La transizione non è più un percorso scontato: l’impasse europea sull’obiettivo di riduzione del 90% delle emissioni al 2040, le divisioni tra i Paesi membri, i costi elevati per le imprese e i nuovi equilibri geopolitici stanno mettendo in discussione strategie che fino a poco tempo fa sembravano intoccabili. Domande cruciali come «quale energia useremo?», «chi sosterrà gli investimenti?» e «che ruolo avranno gas e nucleare?» saranno al centro del dibattito.
Dopo l’apertura istituzionale, spazio alle testimonianze di aziende e manager. Nicola Cecconato, presidente di Ascopiave, dialogherà con Belpietro sulle opportunità di sviluppo del settore energetico italiano. Seguiranno gli interventi di Maria Rosaria Guarniere (Terna), Maria Cristina Papetti (Enel) e Riccardo Toto (Renexia), che porteranno la loro esperienza su reti, rinnovabili e nuova «frontiera blu» dell’offshore.
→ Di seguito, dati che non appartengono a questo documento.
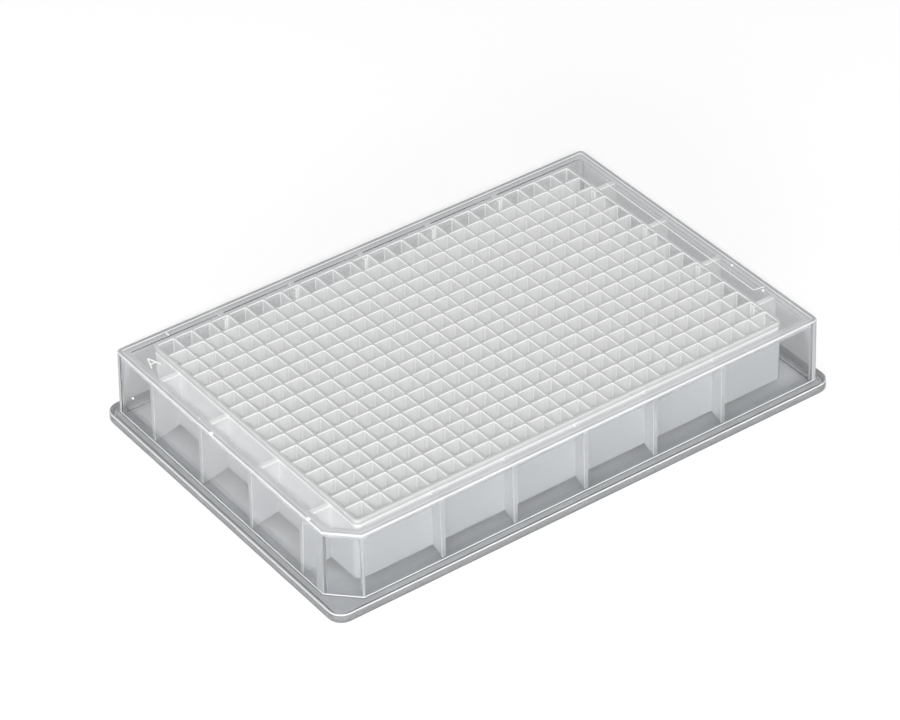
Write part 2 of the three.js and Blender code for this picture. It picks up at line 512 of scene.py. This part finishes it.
@dataclass
class Skirt:
    """Foot, wall, rim and deck: one closed shell round the well block, clear but for its deck."""

    sizes: PlateSizes
    corner_steps: int = 8
    least_corner: float = 0.5  # smallest radius inside a wall corner
    rim_round: float = 0.22
    rim_inner_round: float = 0.14
    rim_line: float = 0.1  # width of the pale line beside the rim's inner bend, a painted highlight
    rim_shade: float = 0.25  # height of the hazy band of painted shade under the rim's outer bend
    fillet: float = 0.32  # bevel between the wall and the deck's underside
    key_round: float = 0.6
    key_painted_light_run: float = 1.9  # length of the hazy face of painted light ahead of the keyed corner
    corner_painted_light_run: float = 0.55  # width of the hazy strips of painted light beside a round corner
    deck_crease: float = 1.15  # width of the hazy strip of painted shade on the deck along the wall
    foot_line: float = 0.15  # height of the bend at the wall's foot, a pale line of painted highlight
    foot_lead: float = 0.1  # how far that bend runs out on the foot
    foot_crease: float = 0.32  # width of the shaded crease beside that bend
    foot_bevel: float = 0.15
    toe_round: float = 0.2
    bite: float = 0.25  # how far the deck runs into the well block
    bend_high: float = 5.0  # an upright bend is taller than this
    bend_wide: float = 2.5  # and narrower than this
    bend_area: float = 30.0  # largest face shaded round, in square millimetres
    weld: float = 0.001

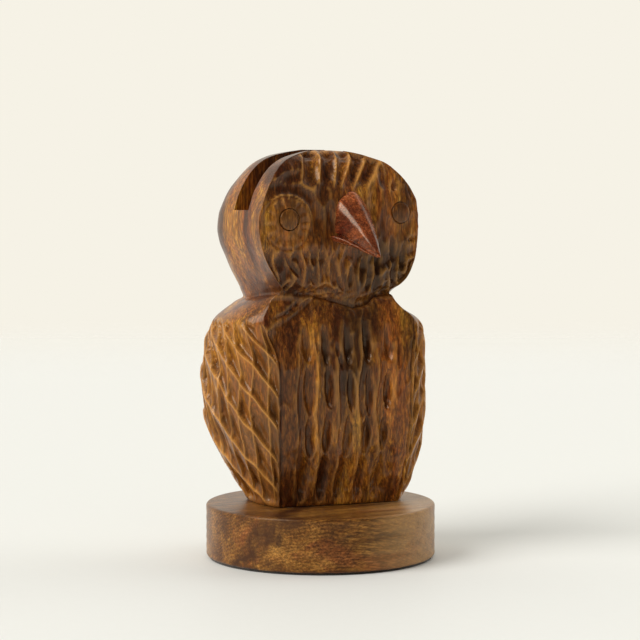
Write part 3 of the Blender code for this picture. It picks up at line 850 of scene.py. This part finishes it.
def split_outward(points):
    """Triangles of a closed grid, each quad split along the diagonal that stands further out."""
    rows, cols = points.shape[:2]
    index = np.arange(rows * cols).reshape(rows, cols)
    a, d = index[:-1], index[1:]
    b, c = np.roll(a, -1, axis=1), np.roll(d, -1, axis=1)
    flat = points.reshape(-1, 3)
    outward_way = np.cross(flat[c] - flat[a], flat[d] - flat[b])
    stands = ((flat[a] + flat[c] - flat[b] - flat[d]) * outward_way).sum(axis=2) > 0
    one = np.where(stands[:, :, None], np.stack((a, b, c), axis=2), np.stack((a, b, d), axis=2))
    two = np.where(stands[:, :, None], np.stack((a, c, d), axis=2), np.stack((b, c, d), axis=2))
    faces = np.concatenate((one.reshape(-1, 3), two.reshape(-1, 3))).tolist()
    return faces + [index[0][::-1].tolist(), index[-1].tolist()]


# dark wood on the breast and painted shade on the face: centre, half width, half height and strength
DARK_WOOD_AND_SHADE_SPOTS = ((4.0, 80.0, 6.0, 18.0, 1.4), (-7.0, 76.0, 2.6, 10.0, 0.7), (12.0, 88.0, 2.5, 8.0, 0.6),
               (3.0, 45.0, 3.0, 14.0, 0.35), (-2.0, 64.0, 6.0, 5.0, 0.4), (20.0, 107.0, 10.0, 10.0, 1.4),
               (-20.0, 106.0, 9.0, 6.0, 0.6), (-6.0, 128.0, 4.0, 9.0, 0.5), (8.0, 104.0, 9.0, 6.0, 0.5),
               (-14.0, 136.0, 7.0, 5.0, 0.45))


def dark_wood_and_face_shade(moved):
    """How dark each point is, on the breast and the face only: dark wood on the breast, painted shade on the
    cheeks, under the beak and on the brow.
    """
    x, z = moved[:, :, 0], moved[:, :, 2]
    front = fade(moved[:, :, 1], -14.0, -4.0)
    amount = np.zeros(x.shape)
    for cx, cz, wide, tall, strength in DARK_WOOD_AND_SHADE_SPOTS:
        amount = amount + strength * np.exp(-((x - cx) / wide) ** 2 - ((z - cz) / tall) ** 2)
    return np.clip(amount, 0.0, 0.85) * front


SLOT_REACH = 0.06
SLOT_EASE = 0.0002
SLOT_CUT_TOP = 0.16
HOLE_FRONT = -24.0


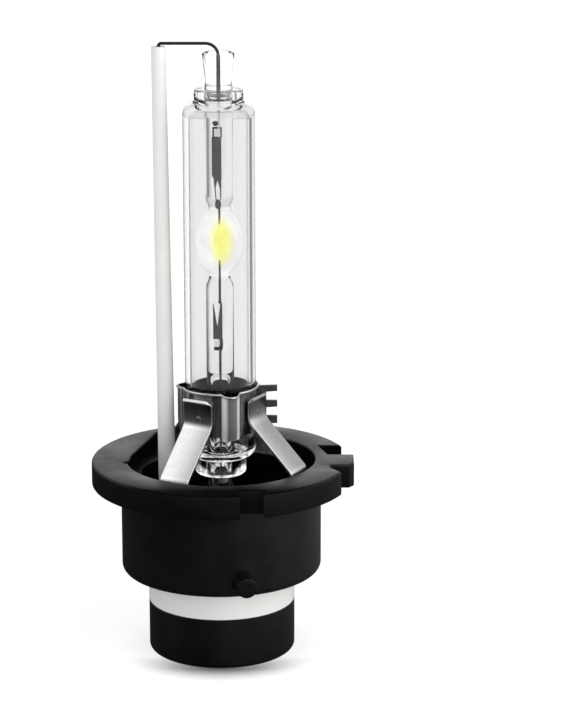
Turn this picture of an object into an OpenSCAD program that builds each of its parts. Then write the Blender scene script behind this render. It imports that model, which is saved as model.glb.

Non mancheranno case history di realtà produttive che stanno affrontando la sfida sul campo: Nicola Perizzolo (Barilla), Leonardo Meoli (Generali) e Marzia Ravanelli (Bf spa) racconteranno come coniugare sostenibilità ambientale e competitività. Infine, Maurizio Dallocchio, presidente di Generalfinance e docente alla Bocconi, analizzerà il ruolo decisivo della finanza in un percorso che richiede investimenti globali stimati in oltre 1.700 miliardi di dollari l’anno.
Un confronto a più voci, dunque, per capire se la transizione energetica potrà davvero essere la leva per un futuro più sostenibile senza sacrificare crescita e lavoro.